Find a value for the constant C \in \mathbb{R} so that the improper integral

    \[ \int_0^{\infty} \left( \frac{1}{\sqrt{1+x^2}} - \frac{C}{x+1} \right) \, dx \]

converges and find the value of the integral in this case.


First, we have

    \begin{align*}  \int_0^{\infty} \left( \frac{1}{\sqrt{1+2x^2}} - \frac{C}{x+1} \right) \, dx &= \int_0^{\infty} \frac{x+1-C\sqrt{1+2x^2}}{(x+1)\sqrt{1+2x^2}} \, dx \\[9pt]  &= \int_0^{\infty} \frac{x+1-xC\sqrt{2 + \frac{1}{x^2}}}{(x^2+x)\sqrt{2 + \frac{1}{x^2}}} \, dx \\[9pt]  &= \int_0^{\infty} \frac{x \left(1 - C \sqrt{2 + \frac{1}{x^2}} \right) + 1}{x^2 \sqrt{2 + \frac{1}{x^2}} + x \sqrt{2 + \frac{1}{x^2}}} \, dx. \end{align*}

For this to converge we must have the coefficient of the x in the numerator going to 0 as x \to \infty (otherwise the integral will converge by limit comparison with \int \frac{1}{x}).
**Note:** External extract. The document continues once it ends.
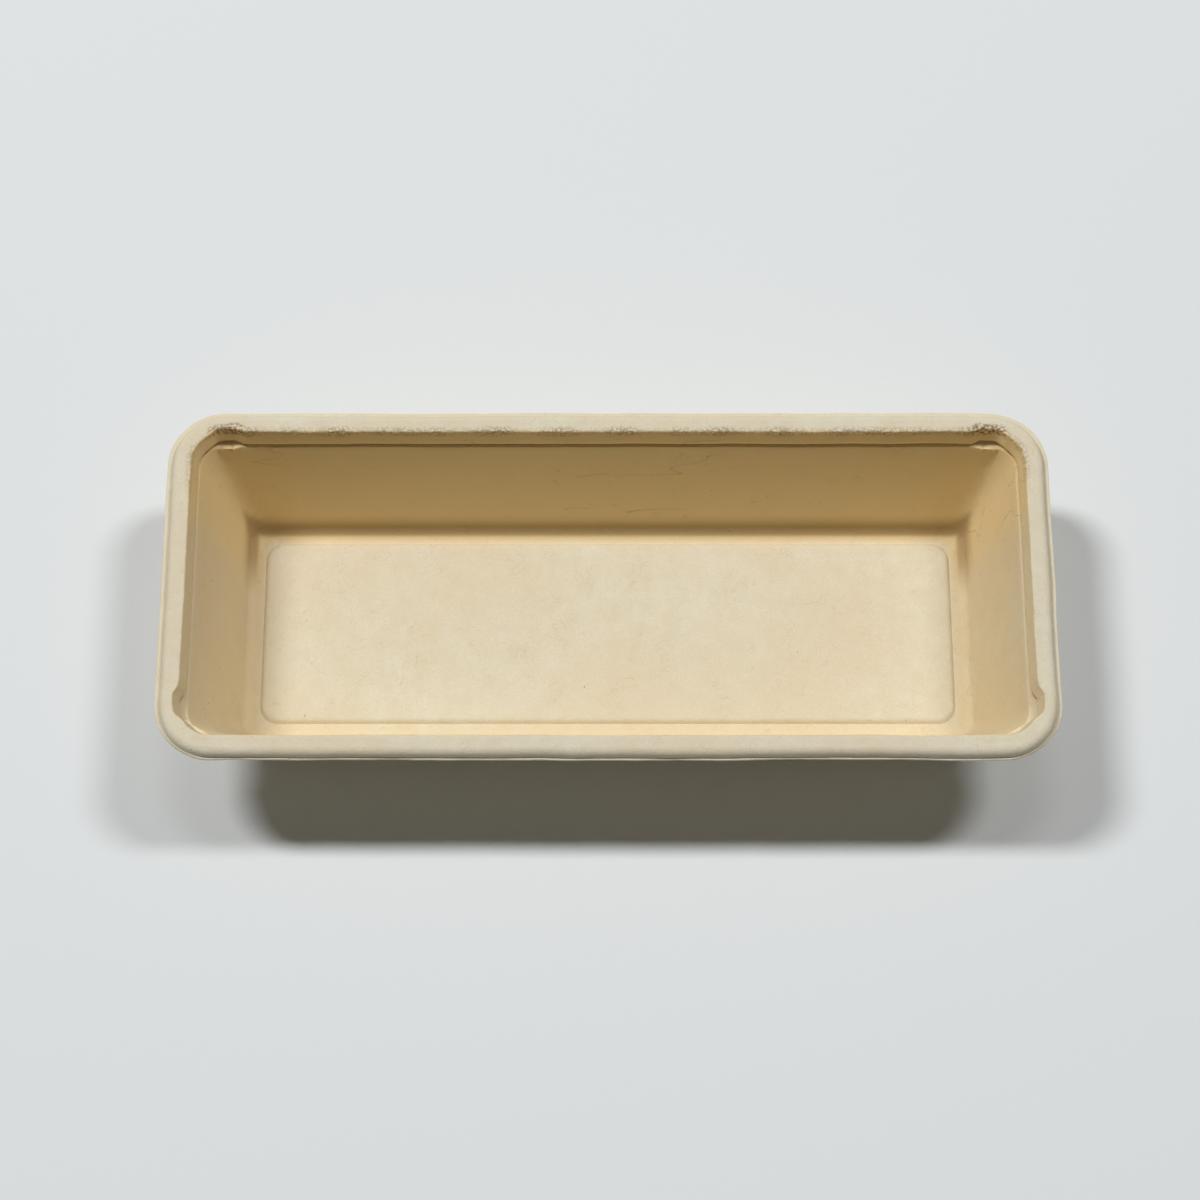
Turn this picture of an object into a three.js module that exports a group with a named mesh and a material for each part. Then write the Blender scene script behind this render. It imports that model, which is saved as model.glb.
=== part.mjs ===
import * as THREE from 'three';

// Long takeaway tray, pressed in one piece from kraft plant-fibre pulp.
// Millimetres, +Z up, +X along the tray. The origin is on the table under the tray's middle.

// Outside sizes
const trayLength = 220;
const trayWidth = 91;
const trayHeight = 41.2;
const pulpThickness = 0.8;

// Rim: a thin flat lip, then a hollow bead that stands up all round
const lipWidth = 1.3;
const lipCornerRadius = 14.5;
const beadHeight = 2.6;
const beadWidth = 4.8;
const beadLean = 0.35;
const shoulderRadius = 1.1;
const mouthEdgeRadius = 0.45;

// Band inside the bead, and the small ledge that a lid would snap on to
const bandHeight = 6.3;
const bandLean = 0.95;
const ledgeWidth = 0.65;

// Undercut pockets for a lid's lugs, one in each corner. Each is centred on the end of the corner's
// arc, where it meets the long side at the back, and the short side at the front.
const pocketDepth = 1.5;
const pocketUndercut = 0.5;
const pocketHalfLength = 4.4;
const pocketFade = 1.8;

// Walls and floor
const wallDraft = THREE.MathUtils.degToRad(15.2);
const wallFootCornerRadius = 5;
const floorFillet = 2.6;
const footWidth = 1.95;
const panelRaise = 1.1;
const panelSlopeWidth = 0.8;
const panelCornerRadius = 4.6;
const panelEdgeRadius = 1.6;

// How finely the round stretches are divided
const cornerSteps = 11;
const fadeSteps = 3;

// Heights and insets that follow from the sizes above
const crownZ = trayHeight;
const lipZ = crownZ - beadHeight;
const ledgeZ = crownZ - bandHeight;
const footZ = pulpThickness;
const panelZ = footZ + panelRaise;

const mouthInset = lipWidth + beadWidth;
const creaseInset = mouthInset + bandLean;
const ledgeInset = creaseInset + ledgeWidth;
const wallFootInset = ledgeInset + (ledgeZ - footZ) * Math.tan(wallDraft);
const filletSetback = floorFillet * Math.tan((Math.PI / 2 - wallDraft) / 2);
const panelFootInset = wallFootInset + filletSetback + footWidth;
const panelInset = panelFootInset + panelSlopeWidth;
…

Hence,

    \[ \lim_{x \to \infty} \left(1 - C \sqrt{2 + \frac{1}{x^2}} \right) = 1 - \sqrt{2} C \quad \implies \quad C = \frac{\sqrt{2}}{2}. \]

Now, we need to evaluate the integral. Incomplete.

One comment

  1. Tyler says:

    No idea how to use LaTeX on this blog, so I’ll just try to be as unambiguous as I can.

    The expression on the left has the indefinite integral (arcsinh(sqrt(2)x))/(sqrt(2)), and the ind. integral of the expression on the right is just log(x+1)/sqrt(2), and we simply subtract the second from the first to get the whole integral:

    (from 0 to a) integral of (1/sqrt2)*(arcsinh(sqrt(2)x)- log(x+1)) is just
    (1/sqrt2)*(arcsinh(sqrt(2)a)- log(a+1)) [since arcsinh(0) = 0, and obv. ln(1) = 0]
    Given the relationship between arcsinh and ln, we find arcsinh(sqrt(2)a) = ln(sqrt(2)*a+sqrt(2a^2+1)), so the limit is just (1/sqrt2)*ln({sqrt(2)*a+sqrt(2a^2+1)}/{a+1}),
    which is just (3/(2*sqrt2))*ln(2). Not sure why this is off by a factor of 1/2, is it my own error, or the book’s?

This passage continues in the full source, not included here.